[begin Dataset records]

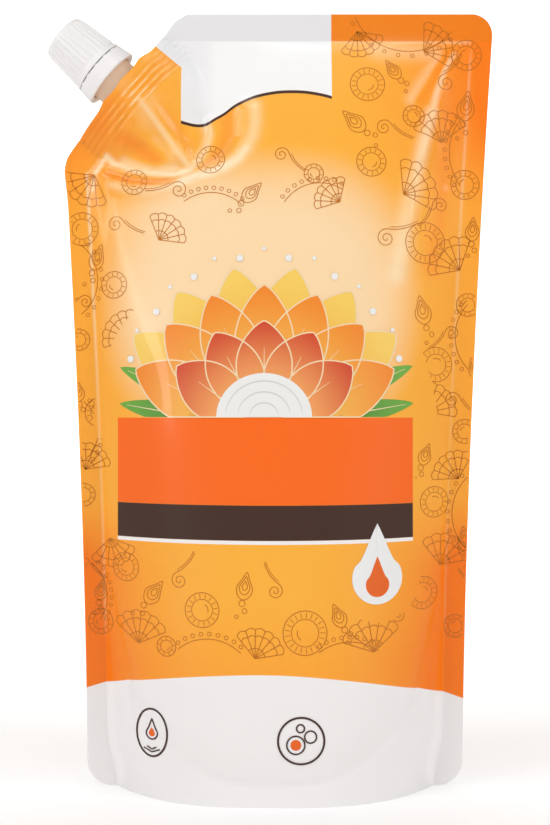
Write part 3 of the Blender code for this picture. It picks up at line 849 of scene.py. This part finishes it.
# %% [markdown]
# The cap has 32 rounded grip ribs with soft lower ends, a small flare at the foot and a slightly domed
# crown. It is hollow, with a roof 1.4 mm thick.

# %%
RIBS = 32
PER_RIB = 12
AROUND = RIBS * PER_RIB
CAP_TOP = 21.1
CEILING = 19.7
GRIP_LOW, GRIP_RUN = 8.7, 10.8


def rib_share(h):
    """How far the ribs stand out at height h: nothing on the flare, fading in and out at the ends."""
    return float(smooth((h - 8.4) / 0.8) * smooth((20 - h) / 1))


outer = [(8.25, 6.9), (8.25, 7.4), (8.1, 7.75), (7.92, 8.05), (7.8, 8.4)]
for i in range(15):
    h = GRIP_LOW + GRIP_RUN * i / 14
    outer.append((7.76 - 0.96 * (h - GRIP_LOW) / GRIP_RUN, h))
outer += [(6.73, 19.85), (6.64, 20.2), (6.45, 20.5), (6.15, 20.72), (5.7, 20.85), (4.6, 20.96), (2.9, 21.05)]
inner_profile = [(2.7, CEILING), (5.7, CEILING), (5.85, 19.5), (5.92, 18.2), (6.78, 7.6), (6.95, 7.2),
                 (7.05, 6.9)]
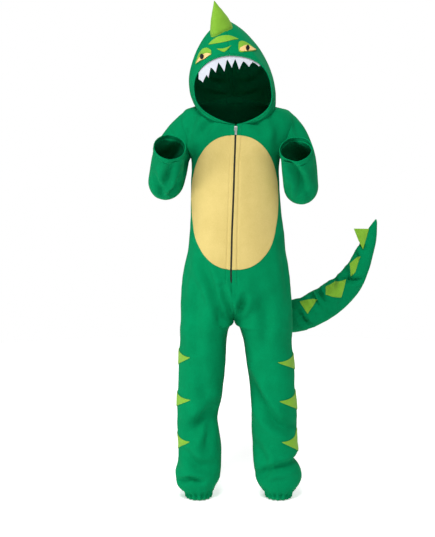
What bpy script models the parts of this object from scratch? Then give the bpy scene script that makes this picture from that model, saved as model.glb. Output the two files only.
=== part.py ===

[end Dataset records]

### Task to carry out
Each line of the material above needs to be quoted exactly, please.

### Solution
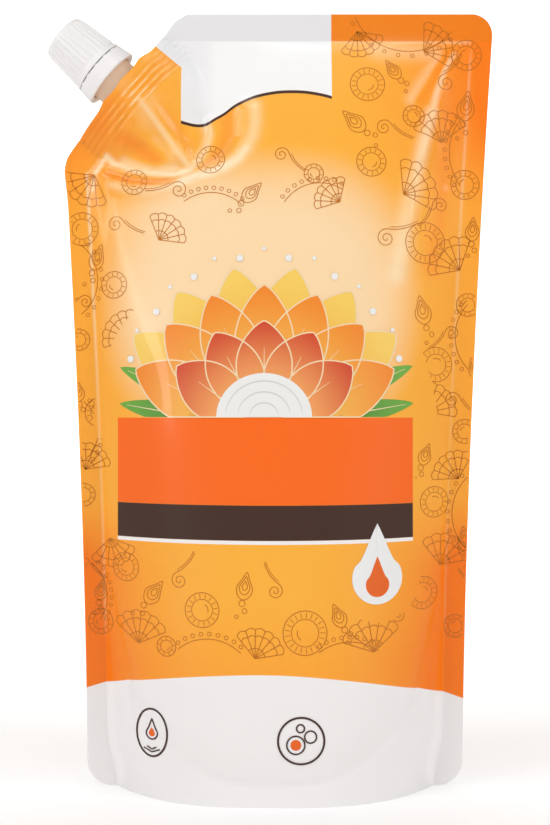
Write part 3 of the Blender code for this picture. It picks up at line 849 of scene.py. This part finishes it.
# %% [markdown]
# The cap has 32 rounded grip ribs with soft lower ends, a small flare at the foot and a slightly domed
# crown. It is hollow, with a roof 1.4 mm thick.

# %%
RIBS = 32
PER_RIB = 12
AROUND = RIBS * PER_RIB
CAP_TOP = 21.1
CEILING = 19.7
GRIP_LOW, GRIP_RUN = 8.7, 10.8


def rib_share(h):
    """How far the ribs stand out at height h: nothing on the flare, fading in and out at the ends."""
    return float(smooth((h - 8.4) / 0.8) * smooth((20 - h) / 1))


outer = [(8.25, 6.9), (8.25, 7.4), (8.1, 7.75), (7.92, 8.05), (7.8, 8.4)]
for i in range(15):
    h = GRIP_LOW + GRIP_RUN * i / 14
    outer.append((7.76 - 0.96 * (h - GRIP_LOW) / GRIP_RUN, h))
outer += [(6.73, 19.85), (6.64, 20.2), (6.45, 20.5), (6.15, 20.72), (5.7, 20.85), (4.6, 20.96), (2.9, 21.05)]
inner_profile = [(2.7, CEILING), (5.7, CEILING), (5.85, 19.5), (5.92, 18.2), (6.78, 7.6), (6.95, 7.2),
                 (7.05, 6.9)]
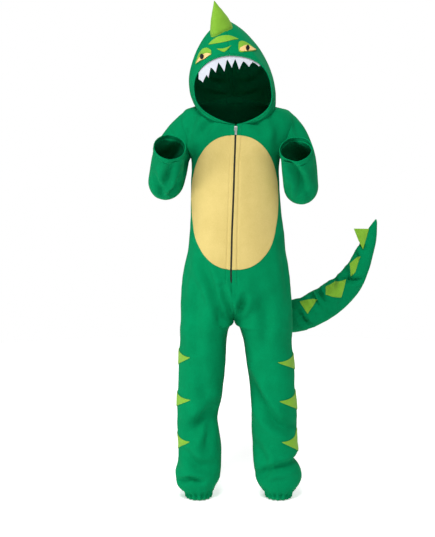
What bpy script models the parts of this object from scratch? Then give the bpy scene script that makes this picture from that model, saved as model.glb. Output the two files only.
=== part.py ===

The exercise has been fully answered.